GEREKÇE : Dava, … kararının iptali istemine ilişkindir.
İnceleme, 6100 sayılı HMK’nın 355. madde hükmü uyarınca istinaf dilekçesinde belirtilen sebeplerle sınırlı olarak ve kamu düzenine aykırı hususların olup olmadığı gözetilerek yapılmıştır.
Dosya kapsamı, mevcut delil durumu ve ileri sürülen istinaf sebepleri dikkate alındığında mahkemenin vakıa ve hukuki değerlendirmesinde usul ve esas yönünden yasaya aykırılık bulunmadığı ve tarafların markalarının 14. sınıfta, aynı mallar için kullanılmak istendiği, davacı başvurusu ile davalının markaları arasında, kullanılan ibareler yönünden de anlamsal, görsel. Fonetik açıdan, 6769 sayılı SMK’nın 6/1 bendi anlamında karıştırılma ihtimalinin bulunduğu anlaşılmakla, davacı vekilinin istinaf başvurusunun esas yönünden reddine dair hüküm kurmak gerekmiştir.
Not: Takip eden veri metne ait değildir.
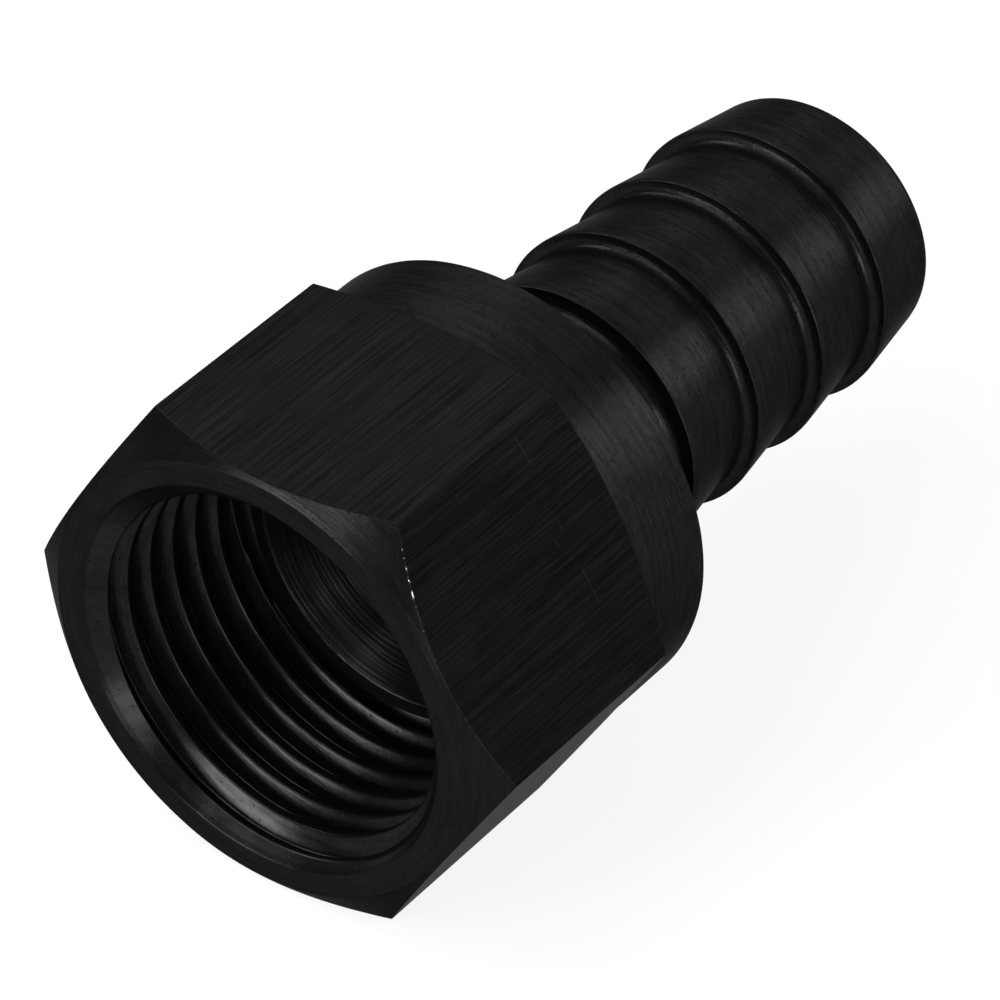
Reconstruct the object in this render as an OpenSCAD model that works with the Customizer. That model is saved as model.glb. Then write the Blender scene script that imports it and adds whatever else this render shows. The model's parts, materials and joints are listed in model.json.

HÜKÜM : Gerekçesi yukarıda belirtildiği üzere;
1-Davacı vekilinin istinaf başvurusunun HMK’nın 353/1-b.1 maddesi gereğince ESASTAN REDDİNE,
2-Alınması gereken 59,30 TL maktu istinaf karar ve ilam harcından, davacı tarafça istinaf başvurusunda yatırılan 54,40 TL istinaf karar ve ilam harcının mahsubu ile bakiye 4,90 TL’nin davacıdan tahsili ile hazineye irat kaydına,
3-İstinaf aşamasında davacı tarafından yapılan yargılama giderlerinin davacı üzerinde bırakılmasına,
4-İstinaf aşamasında duruşma açılmadığından taraflar lehine vekalet ücreti takdirine yer olmadığına dair,
Dosya üzerinde yapılan inceleme sonucunda oybirliği ile 23/12/2021 tarihinde HMK 361. maddesi uyarınca kararın tebliğinden itibaren iki hafta içerisinde Yargıtay temyiz yolu açık olmak üzere karar verildi.